- **What is expected**: Can you restate the records below word for word?

- **Data section**:
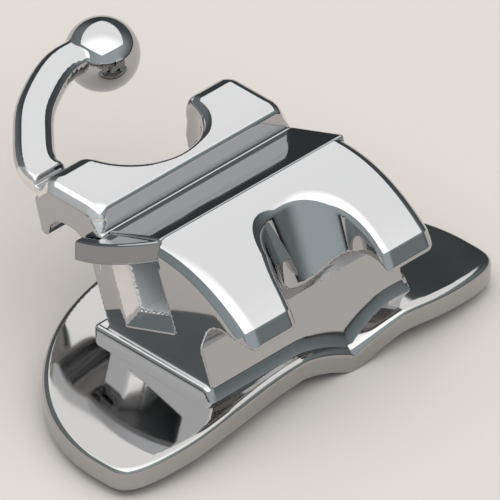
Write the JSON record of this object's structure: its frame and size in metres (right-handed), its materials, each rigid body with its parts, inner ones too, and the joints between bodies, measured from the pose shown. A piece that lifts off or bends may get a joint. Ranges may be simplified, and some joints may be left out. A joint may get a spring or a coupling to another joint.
{
  "type": "orthodontic buccal tube",
  "caption": "Direct-bond molar buccal tube: cast body with a capped rectangular slot, tie wings and a ball hook on a contoured bonding pad.",
  "frame": {"origin": "middle of the pad's tooth side, on its central flat land, under the slot", "axes": "+X distal along the slot, +Y gingival towards the hook, +Z buccal, away from the tooth"},
  "size_m": [0.0066, 0.006, 0.0026],
  "materials": {
    "body": "polished cast stainless steel",
    "pad": "polished stainless steel sheet",
    "cap": "polished stainless steel strip"
  },
  "bodies": {
    "root": {"tube_body": "body", "bonding_pad": "pad", "convertible_cap": "cap"}
  },
  "joints": []
}
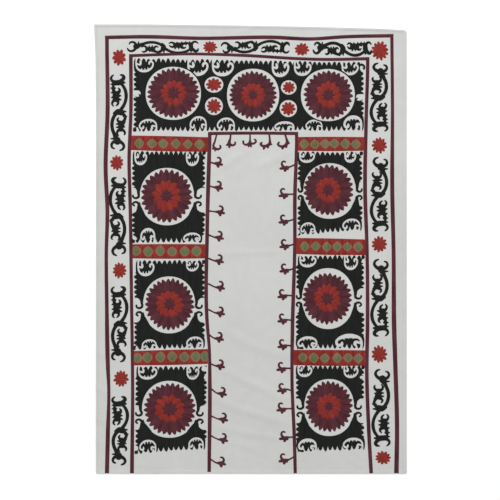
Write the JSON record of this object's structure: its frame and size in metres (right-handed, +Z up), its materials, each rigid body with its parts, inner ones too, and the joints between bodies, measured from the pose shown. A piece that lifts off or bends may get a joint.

- **Output of the task**:
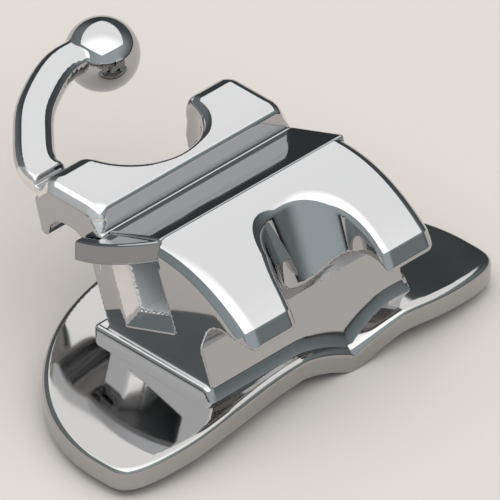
Write the JSON record of this object's structure: its frame and size in metres (right-handed), its materials, each rigid body with its parts, inner ones too, and the joints between bodies, measured from the pose shown. A piece that lifts off or bends may get a joint. Ranges may be simplified, and some joints may be left out. A joint may get a spring or a coupling to another joint.
{
  "type": "orthodontic buccal tube",
  "caption": "Direct-bond molar buccal tube: cast body with a capped rectangular slot, tie wings and a ball hook on a contoured bonding pad.",
  "frame": {"origin": "middle of the pad's tooth side, on its central flat land, under the slot", "axes": "+X distal along the slot, +Y gingival towards the hook, +Z buccal, away from the tooth"},
  "size_m": [0.0066, 0.006, 0.0026],
  "materials": {
    "body": "polished cast stainless steel",
    "pad": "polished stainless steel sheet",
    "cap": "polished stainless steel strip"
  },
  "bodies": {
    "root": {"tube_body": "body", "bonding_pad": "pad", "convertible_cap": "cap"}
  },
  "joints": []
}
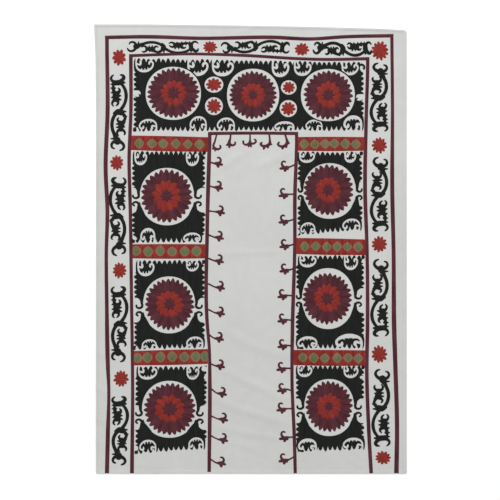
Write the JSON record of this object's structure: its frame and size in metres (right-handed, +Z up), its materials, each rigid body with its parts, inner ones too, and the joints between bodies, measured from the pose shown. A piece that lifts off or bends may get a joint.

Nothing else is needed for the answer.